No dia 20 de Outubro comemorou-se o Dia Mundial de Combate ao Bullying. É uma palavra estrangeira que descreve comportamentos agressivos, repetitivos e intencionais, que podem ser de natureza verbal, física, psicológica, sexual e, mais recentemente, digital. Bullying: um fenómeno em que estamos muito à frente.
Maio de 2011: as imagens de uma adolescente de 13 anos a ser violentamente espancada por outras duas junto ao Centro Comercial Colombo, em Benfica, chocaram quem as viu pela brutalidade do bullying. Maio de 2015, casting do programa Ídolos da SIC: recorrendo a um efeito especial, a produção fez crescer as orelhas de um jovem concorrente durante a audição, levando-o a trancar-se em casa por vergonha e medo de ser humilhado na rua.
Em março desse mesmo ano, um soldado de 23 anos enforcou-se no quarto onde dormia na base aérea de Beja: bem suportou a tortura psicológica, os comentários homofóbicos constantes dos colegas, mas não dava mais. Outubro de 2013: um aluno de 15 anos da Escola Secundária Stuart Carvalhais, Sintra, entrou na escola com facas e álcool. Estava farto que lhe chamassem betinho e copinho de leite, farto do desprezo dos outros. Esfaqueou três colegas e uma funcionária.
«Comportamentos destes sempre existiram nas nossas escolas e noutros contextos em que crianças e jovens interagem, e a verdade é que afetam um número significativo de indivíduos em idade escolar», confirma o psicólogo Luís Fernandes, a trabalhar nas áreas da prevenção, combate e intervenção no bullying e cyberbullying (assim chamado porque as agressões ocorrem no ciberespaço).
Os números são tremendos: «Um em cada quatro jovens envolve-se em situações de bullying como vítima, agressor ou ambos os papéis – por exemplo, um aluno de 7.º ano que é vítima de um do 9.º e agride, ele próprio, um colega do 5.º», revela o psicólogo, coautor dos livros Plano Bullying e Diz Não ao Bullying (em parceria com a investigadora Sónia Seixas) e Cyberbullying – Um Guia para Pais e Educadores (com Sónia e Tito de Morais, fundador do site MiúdosSegurosNa.Net).
Outros dados de 2015, divulgados em novembro de 2017 num estudo da UNICEF (o Fundo das Nações Unidas para a Infância), indicam que entre 31 e 40 por cento dos jovens portugueses, dos 11 aos 15 anos, foram intimidados na escola pelo menos uma vez a cada dois meses. «Por vezes, torna-se difícil avaliar se há mais bullying hoje do que em décadas anteriores, ou se o que realmente existe é uma maior atenção dada ao fenómeno», desabafa o especialista na matéria.
Certo é que somos o 15.º país com mais relatos de bullying na Europa e América do Norte, a crer nos relatórios.
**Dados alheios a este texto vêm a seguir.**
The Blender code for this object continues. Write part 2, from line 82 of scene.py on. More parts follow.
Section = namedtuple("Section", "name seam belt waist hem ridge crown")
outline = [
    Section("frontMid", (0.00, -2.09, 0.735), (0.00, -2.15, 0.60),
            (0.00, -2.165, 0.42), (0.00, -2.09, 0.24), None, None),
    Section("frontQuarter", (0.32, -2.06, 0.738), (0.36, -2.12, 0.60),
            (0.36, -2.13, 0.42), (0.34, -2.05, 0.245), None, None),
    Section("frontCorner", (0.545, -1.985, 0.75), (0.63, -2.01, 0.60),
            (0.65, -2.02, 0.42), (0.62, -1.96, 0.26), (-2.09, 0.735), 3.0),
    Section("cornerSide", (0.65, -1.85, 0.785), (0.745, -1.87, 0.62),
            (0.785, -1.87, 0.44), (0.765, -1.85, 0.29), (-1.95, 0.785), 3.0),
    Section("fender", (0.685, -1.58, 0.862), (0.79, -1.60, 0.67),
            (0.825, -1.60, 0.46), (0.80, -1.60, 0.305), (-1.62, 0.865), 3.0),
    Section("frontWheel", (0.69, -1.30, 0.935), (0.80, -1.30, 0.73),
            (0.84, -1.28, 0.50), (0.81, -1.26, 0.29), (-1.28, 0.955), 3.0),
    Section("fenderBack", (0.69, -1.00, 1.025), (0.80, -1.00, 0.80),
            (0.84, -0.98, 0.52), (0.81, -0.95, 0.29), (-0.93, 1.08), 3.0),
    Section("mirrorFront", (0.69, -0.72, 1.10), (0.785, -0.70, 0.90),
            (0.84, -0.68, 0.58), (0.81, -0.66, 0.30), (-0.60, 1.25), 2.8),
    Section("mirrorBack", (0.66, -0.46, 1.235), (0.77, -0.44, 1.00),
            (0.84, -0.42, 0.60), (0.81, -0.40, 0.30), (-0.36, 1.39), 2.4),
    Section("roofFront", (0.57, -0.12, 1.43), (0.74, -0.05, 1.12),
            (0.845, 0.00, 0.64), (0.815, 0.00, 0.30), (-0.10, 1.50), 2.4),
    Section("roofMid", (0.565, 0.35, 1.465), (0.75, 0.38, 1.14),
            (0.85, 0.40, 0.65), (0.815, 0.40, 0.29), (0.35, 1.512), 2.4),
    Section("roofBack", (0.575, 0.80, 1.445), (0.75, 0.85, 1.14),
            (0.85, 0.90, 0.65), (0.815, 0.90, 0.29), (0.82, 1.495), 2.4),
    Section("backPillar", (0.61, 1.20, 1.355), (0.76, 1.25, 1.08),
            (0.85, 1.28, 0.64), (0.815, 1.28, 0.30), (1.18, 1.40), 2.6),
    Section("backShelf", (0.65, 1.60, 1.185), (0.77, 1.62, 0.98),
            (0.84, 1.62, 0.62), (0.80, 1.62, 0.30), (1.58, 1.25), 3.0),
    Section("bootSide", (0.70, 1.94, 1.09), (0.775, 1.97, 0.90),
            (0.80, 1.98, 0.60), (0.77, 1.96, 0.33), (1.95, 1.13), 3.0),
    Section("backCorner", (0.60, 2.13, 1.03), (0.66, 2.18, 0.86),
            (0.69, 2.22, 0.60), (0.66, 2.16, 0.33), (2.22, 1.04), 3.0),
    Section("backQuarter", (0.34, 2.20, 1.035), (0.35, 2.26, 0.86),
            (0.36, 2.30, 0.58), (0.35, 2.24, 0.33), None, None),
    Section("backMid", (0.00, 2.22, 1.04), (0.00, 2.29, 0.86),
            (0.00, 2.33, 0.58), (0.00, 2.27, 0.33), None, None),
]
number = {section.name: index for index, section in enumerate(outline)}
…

Proporcionalmente, estamos inclusive à frente dos EUA, palco de três quartos dos tiroteios em escolas registados no mundo nos últimos 25 anos.
Ataques na internet
O drama ganha contornos ainda mais preocupantes quando se percebe que agressões que antes se circunscreviam a espaços físicos, com agressores perfeitamente identificados pelas vítimas e vítimas com um rosto a pesar na consciência dos bullies, extravasaram para o espaço digital. «Também aqui o sofrimento pode fazer estragos para o resto da vida», sublinha Tito de Morais, para quem a internet tanto pode ser usada de forma inspiradora como destruidora.
Uma coisa são as reações frontais. Outra diferente – menos honesta – é aproveitar a ausência de fronteiras do mundo virtual para lançar a bomba ao outro e correr a esconder-se. Sem querer ficamos sujeitos a exposição pública, humilhação, chantagem, exclusão e vergonha, que podem conduzir a estados depressivos e até automutilação ou suicídio, resume Tito de Morais. A devastação emocional que daí resulta é concreta, tão capaz de destruir alguém como na vida real.
E não, não é apenas problema de miúdos, alerta Luís Fernandes, considerando haver ainda muitos mitos em torno do bullying que importa desfazer: «Não acontece só em algumas escolas. Nem é uma mera brincadeira ou uma fase que passará em breve.» Nem sequer afeta exclusivamente os mais novos: muitos adultos sofrem diariamente de bullying às mãos de chefes prepotentes e colegas de trabalho maldosos.
Trata-se de um problema real, da responsabilidade de todos. Sabemos que crescer pressupõe conflitos nas diversas fases do desenvolvimento, mas nunca este tipo de violência.